One way to understand GLS is whitening. If $C=LL^T$, multiply the model by $L^{-1}$:

\[L^{-1}X = L^{-1}H\theta + L^{-1}W.\]

The transformed noise has identity covariance, so ordinary least squares on the whitened problem gives the GLS estimator.

For Gaussian noise $W\sim N(0,C)$, the Fisher information matrix is

\[I(\theta)=H^TC^{-1}H.\]

Thus GLS attains the vector Cramer-Rao bound under the standard full-rank conditions.

The covariance formula follows directly:

\[\hat{\theta}_{\mathrm{GLS}}-\theta = (H^TC^{-1}H)^{-1}H^TC^{-1}W.\]

Therefore

\[\mathrm{Cov}(\hat{\theta}_{\mathrm{GLS}}) = (H^TC^{-1}H)^{-1}H^TC^{-1} C C^{-1}H(H^TC^{-1}H)^{-1} = (H^TC^{-1}H)^{-1}.\]

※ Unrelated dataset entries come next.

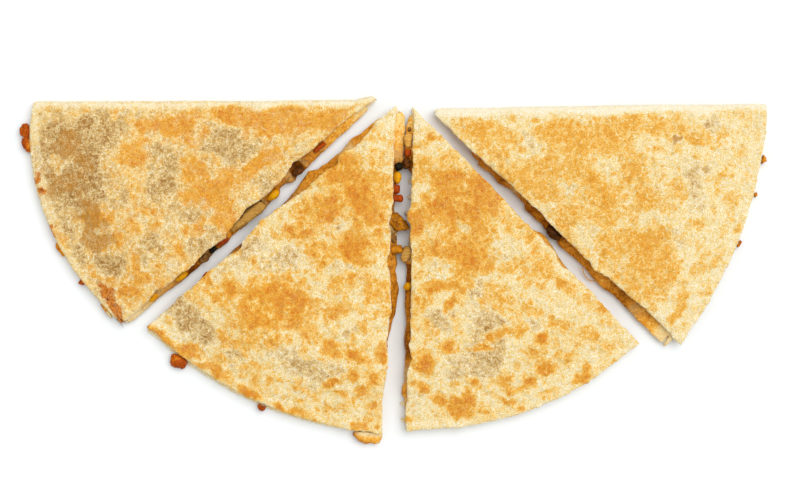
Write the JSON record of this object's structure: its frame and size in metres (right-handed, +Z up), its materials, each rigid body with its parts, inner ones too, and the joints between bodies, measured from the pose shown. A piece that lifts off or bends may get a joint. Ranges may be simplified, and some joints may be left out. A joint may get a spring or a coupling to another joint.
{
  "type": "quesadilla",
  "caption": "Toasted flour tortilla folded over melted cheese with vegetables and meat, cut from the middle of its fold into wedges that lie close together as a half disc.",
  "frame": {"origin": "middle of the whole quesadilla's box, on the surface that it lies on", "axes": "+X along the folded edge, +Y from the round rim towards the fold, +Z up, out of the toasted top"},
  "size_m": [0.3418, 0.1568, 0.0117],
  "materials": {
    "tortilla": "toasted flour dough, matt, mottled gold on pale cream",
    "cheese": "melted cheese, soft gloss, browned where it ran out",
    "red_pepper": "cooked red pepper, glossy",
    "meat": "browned minced meat",
    "corn": "cooked kernel, glossy yellow",
    "chicken": "cooked pale chicken",
    "olive": "dark olive",
    "mushroom": "cooked mushroom, grey brown",
    "yellow_pepper": "roasted yellow and orange pepper, glossy",
    "bean": "dark cooked bean"
  },
  "bodies": {
    "root": {"tortilla_left": "tortilla", "tortilla_right": "tortilla", "top_sheet_mid_left": "tortilla", "bottom_sheet_mid_left": "tortilla", "top_sheet_mid_right": "tortilla", "bottom_sheet_mid_right": "tortilla", "filling_left": "cheese", "filling_mid_left": "cheese", "filling_mid_right": "cheese", "filling_right": "cheese", "red_pepper_left_1": "red_pepper", "meat_left": "meat", "corn_left_1": "corn", "chicken_left": "chicken", "red_pepper_left_2": "red_pepper", "olive_left": "olive", "mushroom_left": "mushroom", "corn_left_2": "corn", "corn_left_3": "corn", "olive_mid_left": "olive", "corn_mid_left": "corn", "red_pepper_mid_left_1": "red_pepper", "red_pepper_mid_left_2": "red_pepper", "yellow_pepper_mid_left": "yellow_pepper", "mushroom_mid_left": "mushroom", "orange_pepper_mid_left": "yellow_pepper", "red_pepper_mid_left_3": "red_pepper", "mushroom_mid_right": "mushroom", "chicken_mid_right_1": "chicken", "red_pepper_mid_right": "red_pepper", "meat_mid_right": "meat", "chicken_mid_right_2": "chicken", "corn_mid_right": "corn", "bean_right": "bean"}
  },
  "joints": []
}
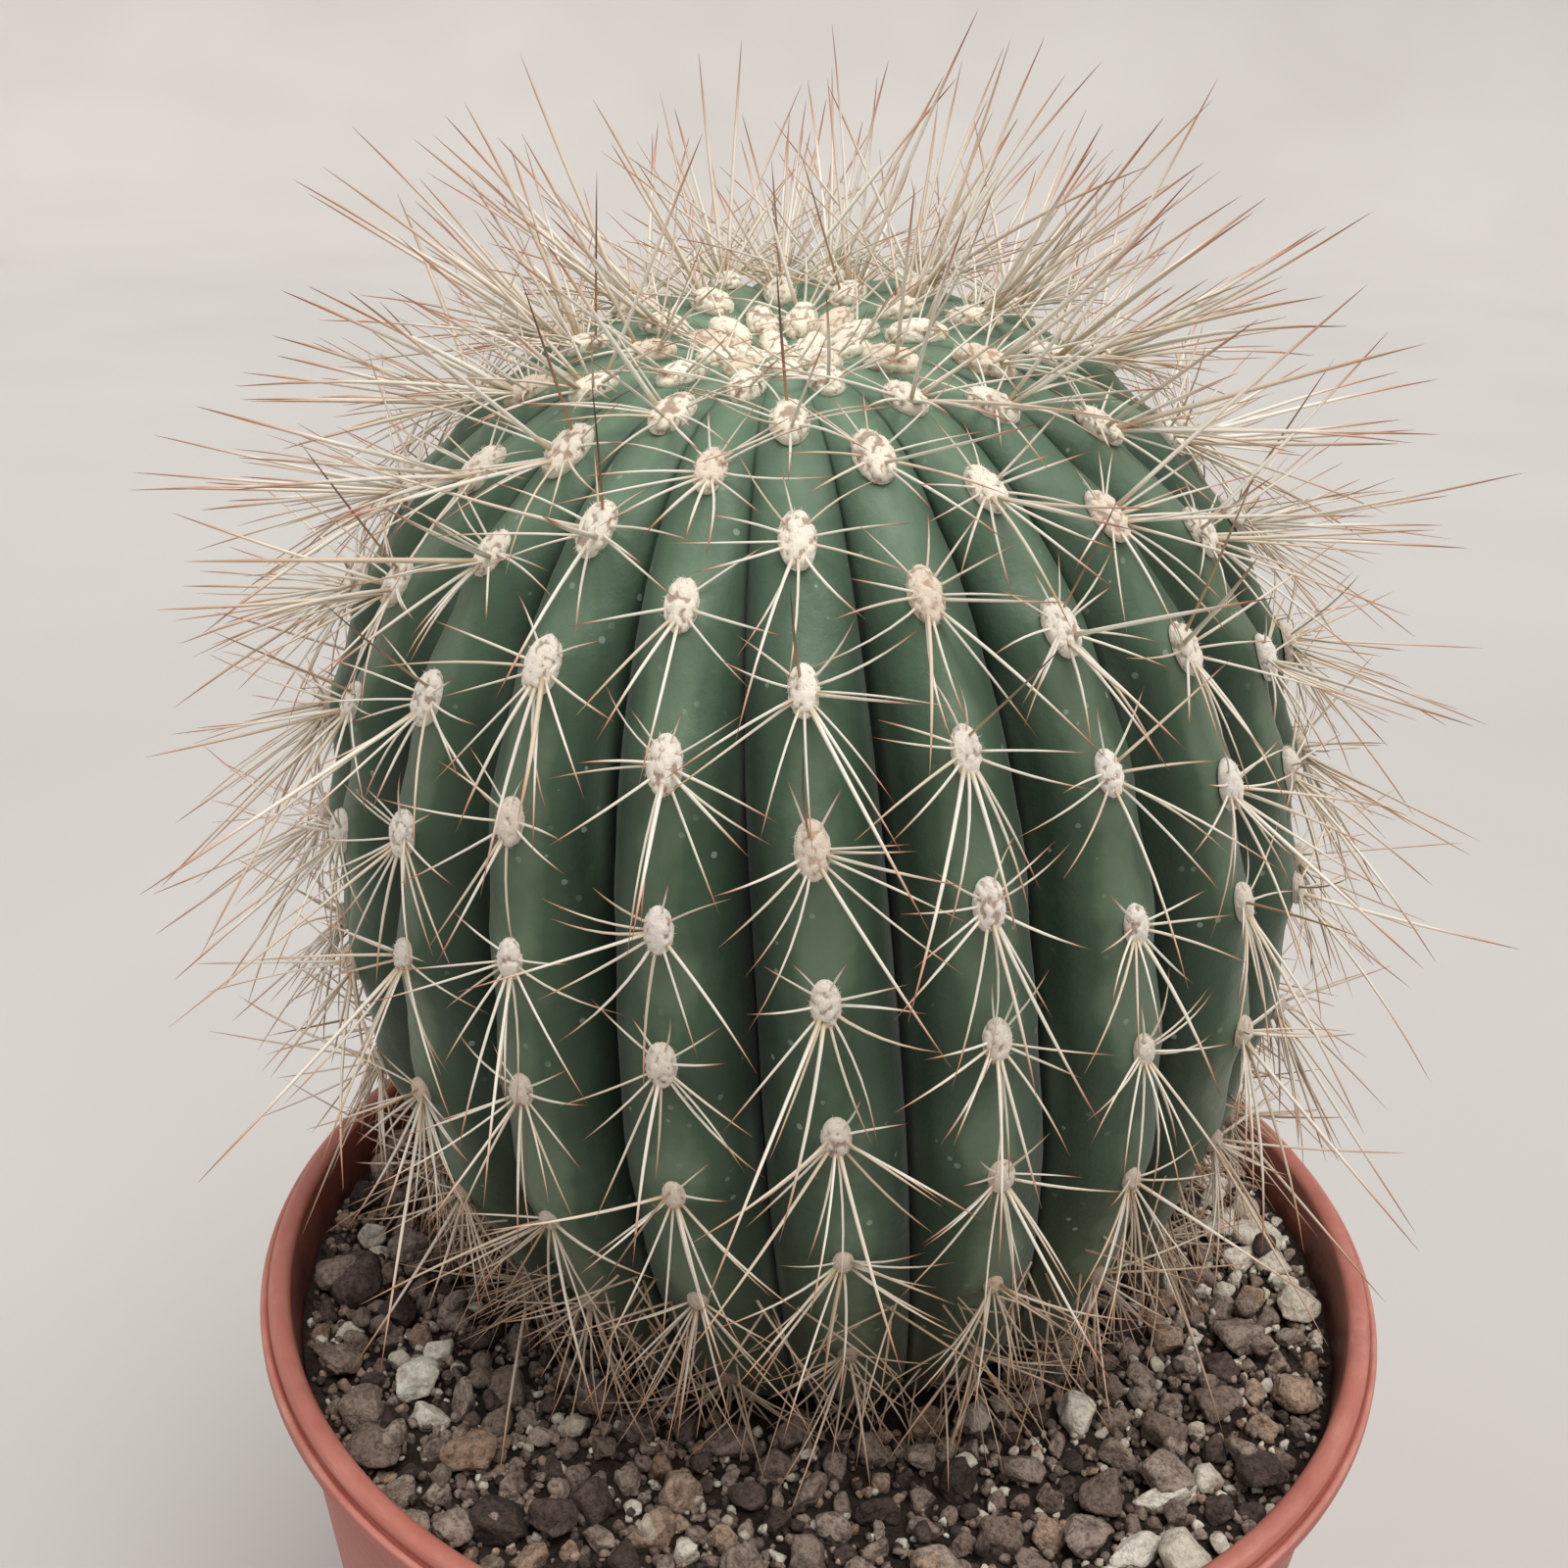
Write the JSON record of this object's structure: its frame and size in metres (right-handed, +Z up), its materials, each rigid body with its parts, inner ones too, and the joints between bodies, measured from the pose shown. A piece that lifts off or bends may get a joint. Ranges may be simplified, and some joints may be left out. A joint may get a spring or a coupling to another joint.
{
  "type": "potted round cactus",
  "caption": "Round ribbed cactus with woolly areoles and long straw-coloured spines, standing in gritty soil in a tapered plastic nursery pot with a rolled rim.",
  "frame": {"origin": "centre of the pot's flat underside, on the surface that the pot stands on", "axes": "+Z up along the pot's axis; -Y is the front, the side that the picture looks at; +X is to the right seen from the front"},
  "size_m": [0.1886, 0.1851, 0.2992],
  "materials": {
    "pot_plastic": "satin",
    "soil_grit": "matte",
    "cactus_skin": "satin",
    "areole_and_spines": "matte",
    "stone_grey": "matte"
  },
  "bodies": {
    "root": {"pot": "pot_plastic", "soil": "soil_grit", "cactus_stem": "cactus_skin", "areole_crown_01": "areole_and_spines", "areole_crown_02": "areole_and_spines", "areole_crown_03": "areole_and_spines", "areole_crown_04": "areole_and_spines", "areole_crown_05": "areole_and_spines", "areole_crown_06": "areole_and_spines", "areole_crown_07": "areole_and_spines", "areole_crown_08": "areole_and_spines", "areole_crown_09": "areole_and_spines", "areole_crown_10": "areole_and_spines", "areole_crown_11": "areole_and_spines", "areole_shoulder_01": "areole_and_spines", "areole_shoulder_02": "areole_and_spines", "areole_shoulder_03": "areole_and_spines", "areole_shoulder_04": "areole_and_spines", "areole_shoulder_05": "areole_and_spines", "areole_shoulder_06": "areole_and_spines", "areole_shoulder_07": "areole_and_spines", "areole_shoulder_08": "areole_and_spines", "areole_shoulder_09": "areole_and_spines", "areole_shoulder_10": "areole_and_spines", "areole_shoulder_11": "areole_and_spines", "areole_widest_01": "areole_and_spines", "areole_widest_02": "areole_and_spines", "areole_widest_03": "areole_and_spines", "areole_widest_04": "areole_and_spines", "areole_widest_05": "areole_and_spines", "areole_widest_06": "areole_and_spines", "areole_widest_07": "areole_and_spines", "areole_widest_08": "areole_and_spines", "areole_widest_09": "areole_and_spines", "areole_widest_10": "areole_and_spines", "areole_widest_11": "areole_and_spines", "stone_01": "stone_grey", "stone_02": "stone_grey", "stone_03": "stone_grey", "stone_04": "stone_grey", "stone_05": "stone_grey", "stone_06": "stone_grey", "stone_07": "stone_grey", "stone_08": "stone_grey", "stone_09": "stone_grey", "stone_10": "stone_grey", "stone_11": "stone_grey", "stone_12": "stone_grey", "stone_13": "stone_grey", "stone_14": "stone_grey", "stone_15": "stone_grey", "stone_16": "stone_grey", "stone_17": "stone_grey", "stone_18": "stone_grey"}
  },
  "joints": []
}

The matrix $C^{-1}$ gives less weight to noisy directions and more weight to precise directions. This is the linear-model analogue of Fisher information weighting.

Student Takeaways

  • Monte Carlo approximates posterior expectations using samples.
  • Rejection sampling and importance sampling depend heavily on proposal quality.
  • MCMC trades independent sampling for a Markov chain with the right stationary distribution.
  • Least squares is the natural estimator for linear models with white Gaussian noise.
  • Generalized least squares is ordinary least squares after whitening correlated or unequal-variance noise.